Be careful to walk on the middle of the boardwalk, the edges are slippery. There’s also a toilet next to the carpark if you need a funny stop.
Iron Blow Lookout
The Iron Blow was established in 1883 on Mount Lynell. Prospectors had hoped to find gold, instead, they found a large amount of copper.
The area is now desolate, and while void of life, has its own unique beauty. The lookout will give you a view of the Iron Blow. There is plenty of parking and the lookout is easily accessed by foot.
This thirty-minute walk will lead you to fantastic mountain views. Witnessing the falls is dependent on recent rainfall. While pretty, they aren’t as grandiose as Russell Falls or Nelson Falls. The main reason to tackle Horsetail Falls is for the view of the landscape.
This windy road will lead you to Queenstown. Despite its name, it doesn’t feature 99 bends, but there sure are a lot. The road is completely sealed, and campervans will be fine. Cruising down the 99 Bends into Queenstown is the best way to travel, as it’s all downhill.

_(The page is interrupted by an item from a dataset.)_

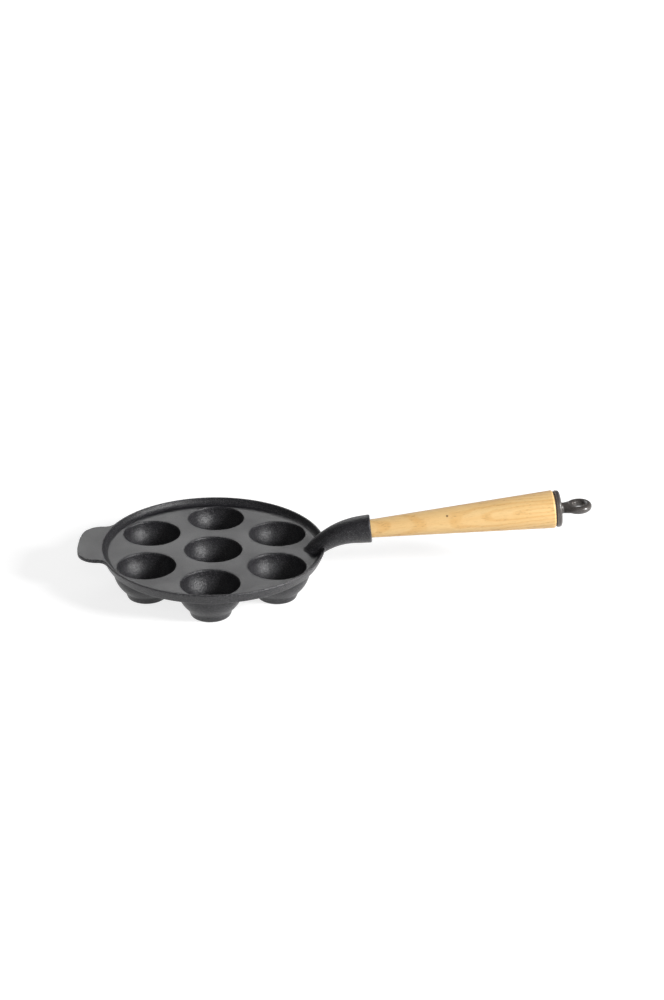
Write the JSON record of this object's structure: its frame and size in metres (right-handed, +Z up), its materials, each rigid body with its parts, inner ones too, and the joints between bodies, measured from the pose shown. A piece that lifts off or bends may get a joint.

Like all towns on the West Coast, Queenstown has a long mining history. Visit the Galley Museum to get a better understanding of the trials of the Queenstown prospectors. Housed in an old pub, several rooms are filled with photographs and relics, all documenting the West Coast.
Queenstown also has a notable football field. Unlike traditional footy fields, this one isn’t covered in grass; it’s gravel.
It’s not easy to grow grass due to the contaminates left over from the mine and the West Coast’s large rainfalls – the town gets 2,408 mm of rain a year. Every year the council tips ten truckloads of gravel and compresses it with rolling machines.
Some say visiting Strahan is like visiting the edge of the world; this isolated harbour town sits on the edge of McQuarie Harbour and is surrounded by world heritage-listed wilderness. Although isolated, it is a gateway to several incredible experiences on Tasmania’s West Coast.